— Start of DATA SHOWN —

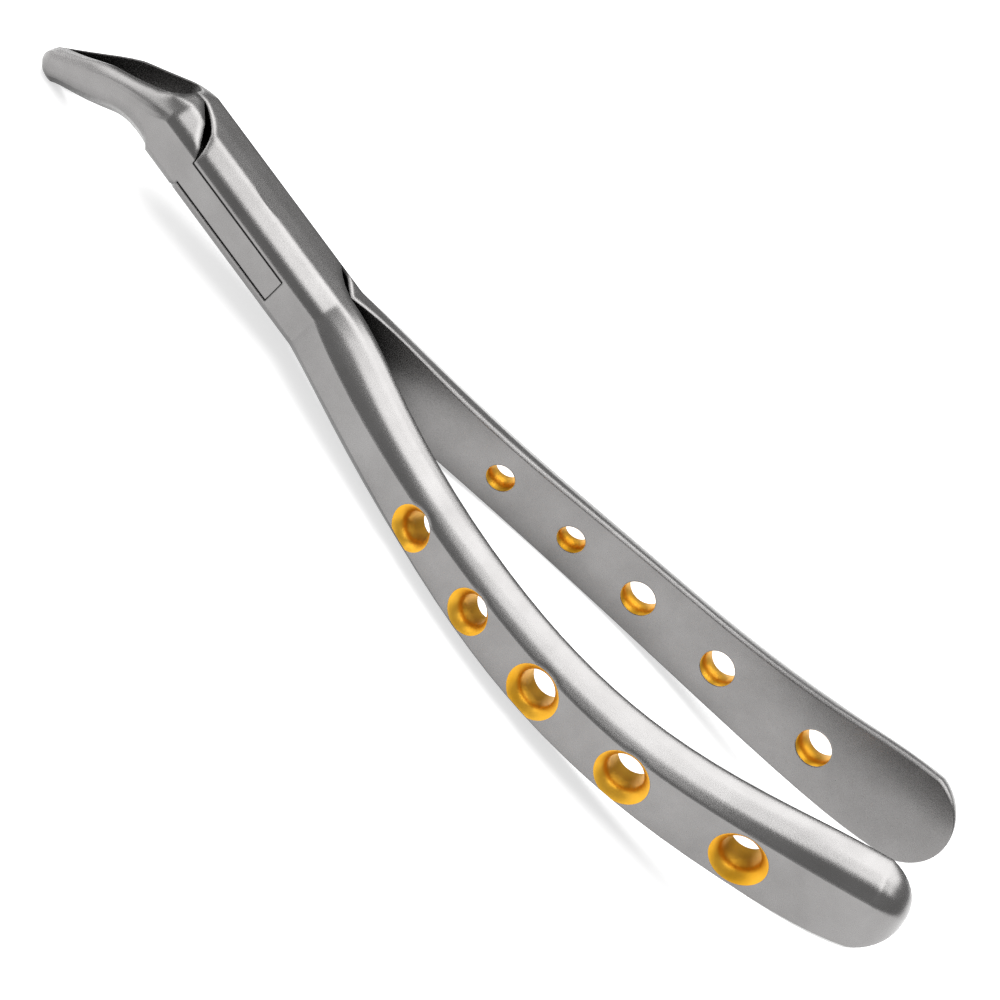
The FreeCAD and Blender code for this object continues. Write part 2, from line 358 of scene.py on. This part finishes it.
# Holes of the handle on the +Y side, in mm in the pivot's frame: the middle on the handle's
# inner face, the degrees that the hole's axis leans from +Y towards +X, the handle's
# thickness there, and the radii of the bore and of the countersink's rim.
Hole = namedtuple("Hole", "place lean thickness bore rim")
HOLES = [
    Hole((51.2, 9.3, 1.3), -12.55, 5.7, 2.3, 3.45),
    Hole((64.9, 12.35, 2.8), -10.9, 5.35, 2.3, 3.45),
    Hole((78.0, 14.1, 5.0), -4.11, 5.3, 2.85, 4.2),
    Hole((93.2, 14.15, 8.9), 3.4, 5.7, 2.85, 4.2),
    Hole((110.1, 12.35, 15.3), 7.65, 6.1, 2.85, 4.2),
]
COUNTERSINK_DEPTH = 1.4
# The handles: the word in the names of their platings, the node, its body and its side of Y
HANDLES = [
    ("front", "female_half", "female_body", -1),
    ("rear", "male_half", "male_body", 1),
]
PLATING = 0.03
PLATING_SLACK = 0.004
RING_SEGMENTS = 96
# Shares of the bore's and the countersink's wall at which the plating's outline has a
# point. They are few, so that the smooth shading rounds the edge between the two off.
BORE_SHARES = (0, 0.8, 1)
SINK_SHARES = (0.3, 1)
# Depth clear of the handle on both sides, from which the steel is looked for
CLEAR_DEPTH = 12
# How far past the handle's thickness the wall's end may lie, and how often that is halved
END_MARGIN = 1
END_HALVINGS = 14


def wall_radius(hole, depth):
    """Radius of a hole's wall at a depth from the handle's inner face."""
    share = (depth - hole.thickness + COUNTERSINK_DEPTH) / COUNTERSINK_DEPTH
    return hole.bore + (hole.rim - hole.bore) * min(max(share, 0), 1)


def section_point(section, depth, radius):
    """Point in a hole's section, at a depth from the inner face and a radius."""
    centre, axis, radial = section
    return PIVOT_FRAME @ ((centre + axis * depth + radial * radius) * MM)


def steel_depth(steel_node, section, radius, start_depth):
    """Depth at which the steel starts at one radius, seen from a start depth clear of it."""
    to_node = steel_node.matrix_world.inverted()
    start = to_node @ section_point(section, start_depth, radius)
    ahead = to_node @ section_point(section, 0, radius) - start
    hit, place = steel_node.ray_cast(start, ahead.normalized())[:2]
    distance = (place - start).length / MM if hit else abs(start_depth)
    return start_depth - math.copysign(distance, start_depth)


def wall_end(steel_node, hole, section):
    """Depth at which a hole's wall meets the handle's outer surface."""
    low = 0
    high = hole.thickness + END_MARGIN
    for _ in range(END_HALVINGS):
        middle = (low + high) / 2
        radius = wall_radius(hole, middle) + PLATING
        if steel_depth(steel_node, section, radius, CLEAR_DEPTH) > middle:
            low = middle
        else:
            high = middle
    return low


def plating_profile(hole, inner, outer):
    """Outline of the plating's section, as depths and radii: up its skin, down its back."""
    edge = hole.thickness - COUNTERSINK_DEPTH
    depths = [inner + (edge - inner) * share for share in BORE_SHARES]
    depths += [edge + (outer - edge) * share for share in SINK_SHARES]
    back = [(depth, wall_radius(hole, depth) - PLATING_SLACK) for depth in depths]
    skin = [(depth, radius - PLATING) for depth, radius in back]
    return skin + back[::-1]


def ring_faces(count):
    """Faces of a closed ring of sections, each with the same count of points."""
    faces = []
    for index in range(RING_SEGMENTS):
        here = index * count
        there = (index + 1) % RING_SEGMENTS * count
        for corner in range(count):
            beside = (corner + 1) % count
            faces.append((here + corner, here + beside, there + beside, there + corner))
    return faces


def add_plating(name, steel_node, body, side, hole):
    """Thin gold layer that lines one hole up to the steel's own edges, as a closed ring."""
    x, y, z = hole.place
    centre = Vector((x, y * side, z))
    lean = math.radians(hole.lean)
    axis = Vector((math.sin(lean), math.cos(lean) * side, 0))
    sideways = axis.cross(UPWARD)
    vertices = []
    for index in range(RING_SEGMENTS):
        angle = 2 * math.pi * index / RING_SEGMENTS
        radial = UPWARD * math.cos(angle) + sideways * math.sin(angle)
        section = (centre, axis, radial)
        inner = steel_depth(steel_node, section, hole.bore + PLATING, -CLEAR_DEPTH)
        outer = wall_end(steel_node, hole, section)
        profile = plating_profile(hole, inner + PLATING_SLACK, outer - PLATING_SLACK)
        vertices += [section_point(section, depth, radius) for depth, radius in profile]
    mesh = bpy.data.meshes.new(name)
    mesh.from_pydata(vertices, [], ring_faces(len(profile)))
    mesh.shade_smooth()
    piece = bpy.data.objects.new(name, mesh)
    bpy.context.scene.collection.objects.link(piece)
    piece.data.materials.append(gold)
    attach(piece, body)


# The whole scene

add_camera()
add_floor()
add_world()
for softbox in SOFTBOXES:
    add_softbox(softbox)

steel = steel_material()
gold = gold_material()

for cad_node in frame["nodes"].values():
    for slot in cad_node.material_slots:
        slot.material = steel

for number, hole in enumerate(HOLES, 1):
    for word, half, body, side in HANDLES:
        add_plating("gold_plating_%s_%d" % (word, number), frame["nodes"][half], body, side, hole)

bpy.context.scene.view_settings.view_transform = "Standard"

— End of DATA SHOWN —

_PROBLEM TO WORK ON_. Output the full listing exactly as it stands.

_OUTPUT FOR THIS TASK_.
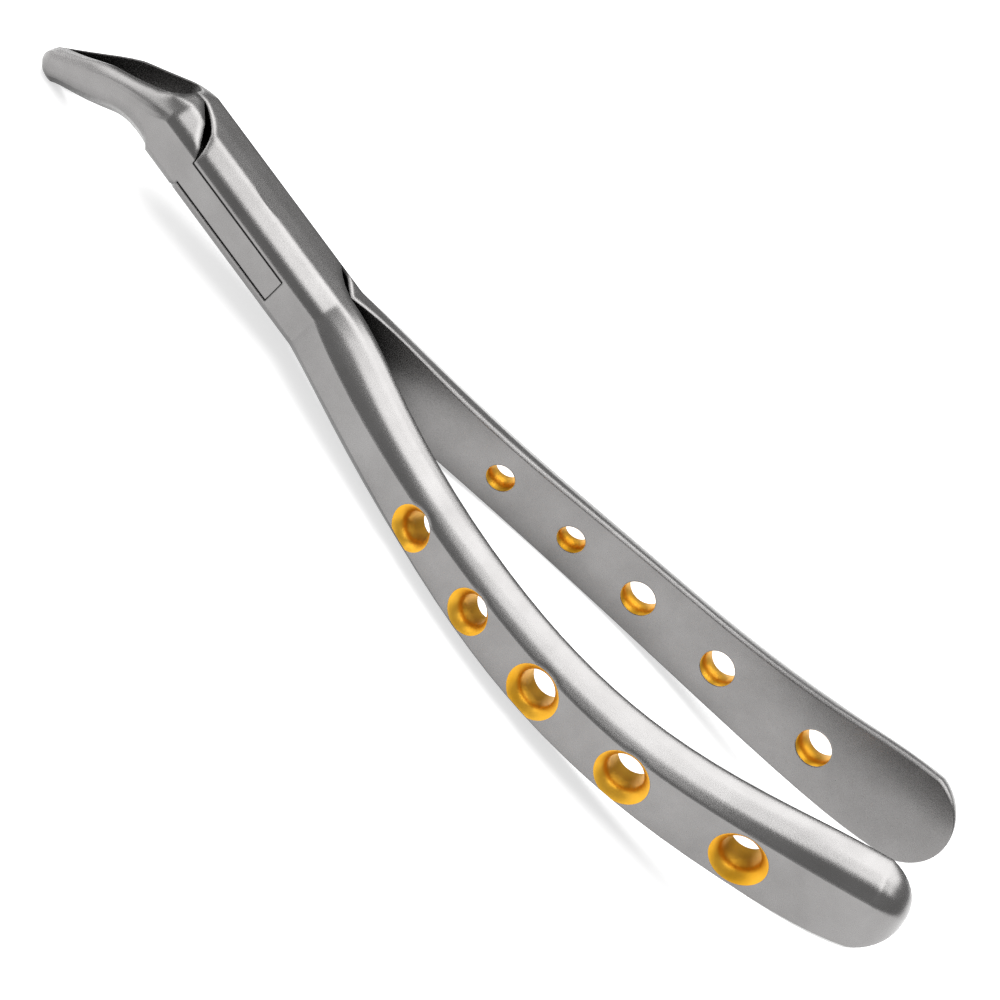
The FreeCAD and Blender code for this object continues. Write part 2, from line 358 of scene.py on. This part finishes it.
# Holes of the handle on the +Y side, in mm in the pivot's frame: the middle on the handle's
# inner face, the degrees that the hole's axis leans from +Y towards +X, the handle's
# thickness there, and the radii of the bore and of the countersink's rim.
Hole = namedtuple("Hole", "place lean thickness bore rim")
HOLES = [
    Hole((51.2, 9.3, 1.3), -12.55, 5.7, 2.3, 3.45),
    Hole((64.9, 12.35, 2.8), -10.9, 5.35, 2.3, 3.45),
    Hole((78.0, 14.1, 5.0), -4.11, 5.3, 2.85, 4.2),
    Hole((93.2, 14.15, 8.9), 3.4, 5.7, 2.85, 4.2),
    Hole((110.1, 12.35, 15.3), 7.65, 6.1, 2.85, 4.2),
]
COUNTERSINK_DEPTH = 1.4
# The handles: the word in the names of their platings, the node, its body and its side of Y
HANDLES = [
    ("front", "female_half", "female_body", -1),
    ("rear", "male_half", "male_body", 1),
]
PLATING = 0.03
PLATING_SLACK = 0.004
RING_SEGMENTS = 96
# Shares of the bore's and the countersink's wall at which the plating's outline has a
# point. They are few, so that the smooth shading rounds the edge between the two off.
BORE_SHARES = (0, 0.8, 1)
SINK_SHARES = (0.3, 1)
# Depth clear of the handle on both sides, from which the steel is looked for
CLEAR_DEPTH = 12
# How far past the handle's thickness the wall's end may lie, and how often that is halved
END_MARGIN = 1
END_HALVINGS = 14


def wall_radius(hole, depth):
    """Radius of a hole's wall at a depth from the handle's inner face."""
    share = (depth - hole.thickness + COUNTERSINK_DEPTH) / COUNTERSINK_DEPTH
    return hole.bore + (hole.rim - hole.bore) * min(max(share, 0), 1)


def section_point(section, depth, radius):
    """Point in a hole's section, at a depth from the inner face and a radius."""
    centre, axis, radial = section
    return PIVOT_FRAME @ ((centre + axis * depth + radial * radius) * MM)


def steel_depth(steel_node, section, radius, start_depth):
    """Depth at which the steel starts at one radius, seen from a start depth clear of it."""
    to_node = steel_node.matrix_world.inverted()
    start = to_node @ section_point(section, start_depth, radius)
    ahead = to_node @ section_point(section, 0, radius) - start
    hit, place = steel_node.ray_cast(start, ahead.normalized())[:2]
    distance = (place - start).length / MM if hit else abs(start_depth)
    return start_depth - math.copysign(distance, start_depth)


def wall_end(steel_node, hole, section):
    """Depth at which a hole's wall meets the handle's outer surface."""
    low = 0
    high = hole.thickness + END_MARGIN
    for _ in range(END_HALVINGS):
        middle = (low + high) / 2
        radius = wall_radius(hole, middle) + PLATING
        if steel_depth(steel_node, section, radius, CLEAR_DEPTH) > middle:
            low = middle
        else:
            high = middle
    return low


def plating_profile(hole, inner, outer):
    """Outline of the plating's section, as depths and radii: up its skin, down its back."""
    edge = hole.thickness - COUNTERSINK_DEPTH
    depths = [inner + (edge - inner) * share for share in BORE_SHARES]
    depths += [edge + (outer - edge) * share for share in SINK_SHARES]
    back = [(depth, wall_radius(hole, depth) - PLATING_SLACK) for depth in depths]
    skin = [(depth, radius - PLATING) for depth, radius in back]
    return skin + back[::-1]


def ring_faces(count):
    """Faces of a closed ring of sections, each with the same count of points."""
    faces = []
    for index in range(RING_SEGMENTS):
        here = index * count
        there = (index + 1) % RING_SEGMENTS * count
        for corner in range(count):
            beside = (corner + 1) % count
            faces.append((here + corner, here + beside, there + beside, there + corner))
    return faces


def add_plating(name, steel_node, body, side, hole):
    """Thin gold layer that lines one hole up to the steel's own edges, as a closed ring."""
    x, y, z = hole.place
    centre = Vector((x, y * side, z))
    lean = math.radians(hole.lean)
    axis = Vector((math.sin(lean), math.cos(lean) * side, 0))
    sideways = axis.cross(UPWARD)
    vertices = []
    for index in range(RING_SEGMENTS):
        angle = 2 * math.pi * index / RING_SEGMENTS
        radial = UPWARD * math.cos(angle) + sideways * math.sin(angle)
        section = (centre, axis, radial)
        inner = steel_depth(steel_node, section, hole.bore + PLATING, -CLEAR_DEPTH)
        outer = wall_end(steel_node, hole, section)
        profile = plating_profile(hole, inner + PLATING_SLACK, outer - PLATING_SLACK)
        vertices += [section_point(section, depth, radius) for depth, radius in profile]
    mesh = bpy.data.meshes.new(name)
    mesh.from_pydata(vertices, [], ring_faces(len(profile)))
    mesh.shade_smooth()
    piece = bpy.data.objects.new(name, mesh)
    bpy.context.scene.collection.objects.link(piece)
    piece.data.materials.append(gold)
    attach(piece, body)


# The whole scene

add_camera()
add_floor()
add_world()
for softbox in SOFTBOXES:
    add_softbox(softbox)

steel = steel_material()
gold = gold_material()

for cad_node in frame["nodes"].values():
    for slot in cad_node.material_slots:
        slot.material = steel

for number, hole in enumerate(HOLES, 1):
    for word, half, body, side in HANDLES:
        add_plating("gold_plating_%s_%d" % (word, number), frame["nodes"][half], body, side, hole)

bpy.context.scene.view_settings.view_transform = "Standard"